Although Bergenthal’s Milwaukee  River distillery burned in 1882 and was not rebuilt, he continued his work with the Meadow Springs Distillery, receiving a substantial salary there.  He also maintained his downtown liquor business.  The 1900 U.S. Census found him and wife Anna living in one of the large homes on an upper block of Wells Street.  Their only child, Meta Anna, sadly had died in infancy.  The couple was attended by a live-in servant girl.  

Bergenthal continued to be active in civic affairs for most of his life, including the Milwaukee Chamber of Commerce.  He died at age 63 on December 27, 1909, and was buried in Milwaukee’s Catholic Calvary Cemetery next to Meta Anna.  His wife would join him in 1917.
The liquor business to which Bergenthal gave his name survived under new managers until shut by National Prohibition in 1919.  The Meadow Springs Distillery under his direction had specialized additionally in yeast production.  Forced to end making whiskey, the company concentrated on that product and survived to become the nationally famous Red Star Yeast Company.

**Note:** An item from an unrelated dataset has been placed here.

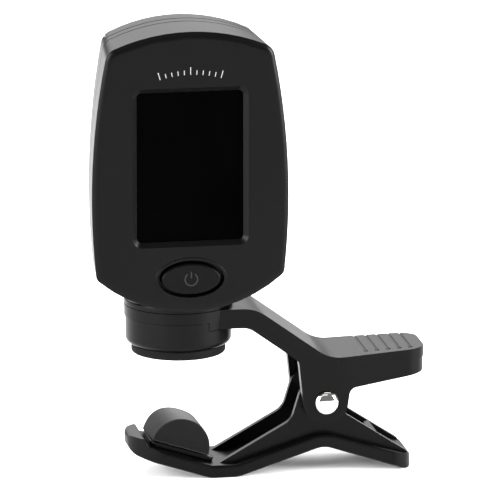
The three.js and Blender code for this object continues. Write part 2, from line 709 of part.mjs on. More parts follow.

Thus ended the story of William Bergenthal, a German immigrant youth for whom the period between the end the Civil War and World War I brought brought both prosperity and troubles, the latter because of his tendency to lose his temper — and sometimes his sense of right and wrong.

Note:  Some of the anecdotes used here and the photo of the Meadow Springs Distillery are from a notable book by Martin Hintz called “A Spirited History of Milwaukee Brews and Booze.”  Considerable other material has been mined from court documents related to Bergenthal’s brushes with the American justice system.